When I finally got into the cold and weirdly dark studio - I was lit of course, but everyone else was in shadow, like I was being interrogated by the Stasi - I had to answer some quite complicated questions about Rasputin, including stuff about his rise to power, which is not heavily documented and I am not too hot on anyway. It was a long record and we seemed to ponder on the early stuff and then have to rush through the end, so I didn’t get to really talk about my alternate theories about the murder too much. I can’t imagine they will be using more than 5 minutes of this three hour chat, I felt I was Peter O’Hanrahanra-ing quite a bit of it and I didn’t really get much inkling of whether I was giving them what they wanted. But they had all been in this cold dark studio all day, so I hope they were just all getting on with their job.

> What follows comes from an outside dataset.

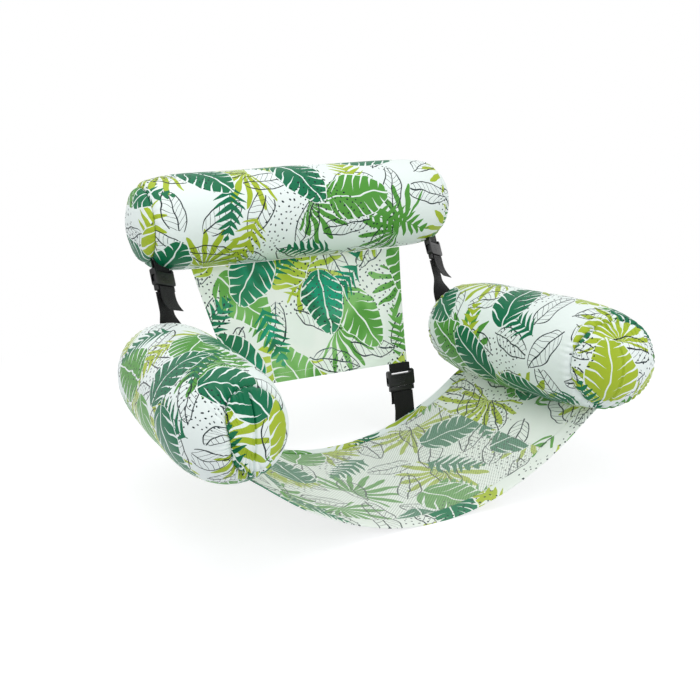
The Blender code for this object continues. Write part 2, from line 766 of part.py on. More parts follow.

It was a strange juxtaposition of two of my areas of expertise. And staying in the hotel had been a good idea probably, but as I hadn’t slept enough and Tuesday is always a difficult day after the podcasts,even without the shell-shock of the Atomic bomb that is Brian Blessed and hadn’t seen my family, only a sad man trying to get away with free parking as he visited an escort (or possibly his friend - who knows?), it made this odd disjointed day of sitting around in weird studio spaces feel more isolating than it was.
TV is not the glamour and Haribo-filled world that you and I imagine it to be. But at least I am going to be on the telly. I only want to be on the telly.